Canetti retrata um mundo em desintegração, anárquico, com um carácter que balança entre o grotesco e o pesadelo. Por um lado, e como nota Vargas Llosa num ensaio, o romance poderá ser lido como uma "alegoria ideológica e moral", com a imagem da biblioteca em chamas e a imolação do seu dono, como uma "prefiguração" das inquisições do nacional-socialismo. Mas ao mesmo tempo, "Auto-de-Fé" é também uma metáfora modernista da sociedade que está a perder a razão e em que as demagogias fanáticas se aprestam para a empurrar para o inevitável cataclismo. A crueldade, a banalidade, os fantasmas obsessivos que se libertam quando desaparece a fronteira entre os desejos e o real, transformam a vida numa espécie de alienação fantástica ao jeito dos quadros dos expressionistas alemães (Kirchner, Grosz, Dix), em que os retratos e os gestos são sempre caricaturas grotescas.

Quando o romance foi publicado, em 1935, Canetti tornou a enviá-lo a Thomas Mann, que desta vez o lê, e lhe escreve uma longa carta em que pede desculpa pela sua atitude de quatro anos antes e diz-lhe ainda que quer reparara a injustiça do seu acto. Mais tarde, num encontro com Musil, e depois de este elogiar o "Auto-de-Fé", Canetti menciona a longa carta de Mann; Musil muda a sua atitude para com Canetti, e a conversa entre os dois terminou de imediato.

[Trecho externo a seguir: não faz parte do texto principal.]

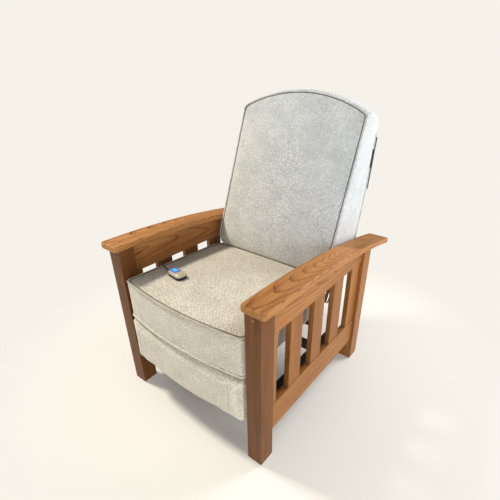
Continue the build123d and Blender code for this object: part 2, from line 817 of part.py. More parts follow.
frame_front = back_foam_depth + strap_thickness + running_gap
frame_half_width = back_half_width - back_border_thickness
stile_inner_x = frame_half_width - stile_width
with BuildPart() as back_stiles:
    for side, hand in right_and_left:
        with BuildSketch(back_side.offset(side * (frame_half_width - stile_width / 2))):
            with Locations((frame_front, stile_foot)):
                Rectangle(stile_depth, stile_top - stile_foot, align=Align.MIN)
        extrude(amount=stile_width / 2, both=True)
write(back_stiles, "back_stiles")

with BuildPart() as back_rails:
    with BuildSketch(back_face.offset(-frame_front)):
        with BuildLine():
            rail_arch = arch_radius - 2 * back_border_thickness
            rail_rise = arch_centre + sqrt(rail_arch**2 - stile_inner_x**2)
            low_rise = rail_rise - back_rail_height
            rail_crown = (0, arch_centre + rail_arch)
            ThreePointArc((-stile_inner_x, rail_rise), rail_crown, (stile_inner_x, rail_rise))
            Polyline(
                (stile_inner_x, rail_rise),
                (stile_inner_x, low_rise),
                (-stile_inner_x, low_rise),
                (-stile_inner_x, rail_rise),
            )
        make_face()
    extrude(amount=-back_rail_thickness)
    with BuildSketch(back_face.offset(-frame_front)):
        with Locations((0, back_bottom)):
            Rectangle(2 * bracket_inner_x, back_rail_height, align=(Align.CENTER, Align.MIN))
    extrude(amount=-back_rail_thickness)
write(back_rails, "back_rails")

strap_zone = low_rise - back_bottom - back_rail_height
with BuildPart() as back_straps:
    with BuildSketch(back_face.offset(-frame_front)):
        for i in range(strap_count):
            strap_rise = back_bottom + back_rail_height + (i + 1 / 2) * strap_zone / strap_count
            with Locations((0, strap_rise)):
                Rectangle(2 * (stile_inner_x + strap_lap), strap_width)
    extrude(amount=strap_thickness)
write(back_straps, "back_straps")


def back_rear_arc(inset):
    """The rear line of the back in its side view, moved forward by an inset."""
    line = ThreePointArc(
        (back_foot_thickness - inset, back_bottom + back_foot_rise),
        (back_middle_thickness - inset, back_bottom + back_middle_rise),
        (back_top_thickness - inset, back_bottom + back_top_rise),
    )
    return line


def side_border_view(side):
    """The side view of the back, in the middle of one of its side borders."""
    return back_side.offset(side * (back_half_width - back_border_thickness / 2))


skin_start = back_foam_depth + running_gap
panel_inset = back_panel_thickness + closing_strip_thickness
flap_foot = back_bottom + back_top_rise
cap_radius = arch_radius + back_top_lift


def arched_face(radius):
    """The outline of the back's top over the frame, under an arch of a radius."""
    with BuildSketch(back_face.offset(-skin_start)) as outline:
        with BuildLine():
            side_rise = arch_centre + sqrt(radius**2 - frame_half_width**2)
            left_corner = (frame_half_width, side_rise)
            right_corner = (-frame_half_width, side_rise)
            ThreePointArc(right_corner, (0, arch_centre + radius), left_corner)
            left_foot = (frame_half_width, flap_foot)
            Polyline(left_corner, left_foot, (-frame_half_width, flap_foot), right_corner)
        make_face()
    return outline.sketch


with BuildPart() as back_borders:
    extrude(arched_face(cap_radius), amount=skin_start - back_top_thickness)
    arch_edges = back_borders.edges().filter_by(GeomType.CIRCLE)
    fillet(arch_edges.sort_by(Axis.Y)[-1], back_top_round)
    cap_hollow = arched_face(cap_radius - back_border_thickness)
    hollow_depth = back_top_thickness - back_flap_thickness - skin_start
    extrude(cap_hollow, amount=-hollow_depth, mode=Mode.SUBTRACT)
    border_top = arch_centre + sqrt(cap_radius**2 - back_half_width**2)
    for side, hand in right_and_left:
        with BuildSketch(side_border_view(side)) as border_view:
            with BuildLine():
                rear_arc = back_rear_arc(panel_inset)
                Polyline(
                    rear_arc @ 1,
                    (back_top_thickness, flap_foot),
                    (back_top_thickness, border_top),
                    (skin_start, border_top),
                    (skin_start, back_bottom + back_foot_round),
                    rear_arc @ 0,
                )
            make_face()
            top_rear = border_view.vertices().group_by(Axis.Y)[-1].sort_by(Axis.X)[-1]
            fillet(top_rear, back_top_round)
        extrude(amount=back_border_thickness / 2, both=True)
write(back_borders, "back_borders")


def rear_strip(far_inset, near_inset):
    """The face between two rear lines of the back."""
    with BuildLine() as strip:
        inner_line = back_rear_arc(far_inset)
        outer_line = back_rear_arc(near_inset)
        Line(inner_line @ 0, outer_line @ 0)
        Line(inner_line @ 1, outer_line @ 1)
    make_face(strip.line)


with BuildPart() as back_outer_panel:
    with BuildSketch(back_side.offset(-back_half_width)):
        rear_strip(back_panel_thickness, 0)
    extrude(amount=2 * back_half_width)
write(back_outer_panel, "back_outer_panel")

with BuildPart() as closing_strips:
    strip_length = closing_strip_top - closing_strip_foot
    strip_align = (Align.CENTER, Align.MIN)
    for side, hand in right_and_left:
        with BuildSketch(side_border_view(side)):
            rear_strip(panel_inset, back_panel_thickness)
            with Locations((0, closing_strip_foot)):
                strip_box = (2 * back_foot_thickness, strip_length)
                Rectangle(*strip_box, align=strip_align, mode=Mode.INTERSECT)
        extrude(amount=back_border_thickness / 2, both=True)
write(closing_strips, "closing_strips")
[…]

Durante cerca de 20 anos, Canetti alinhavou e escreveu "Masse und Macht" ("Massa e Poder"), um ensaio de difícil classificação onde ele analisa de maneira genial o comportamento das massas associando-o à neurose. Elias Canetti, segundo palavras suas, quis "agarrar o século XX pelo pescoço". E fê-lo de que maneira! Esse ensaio monumental, pela primeira vez cá editado, será ainda publicado este ano.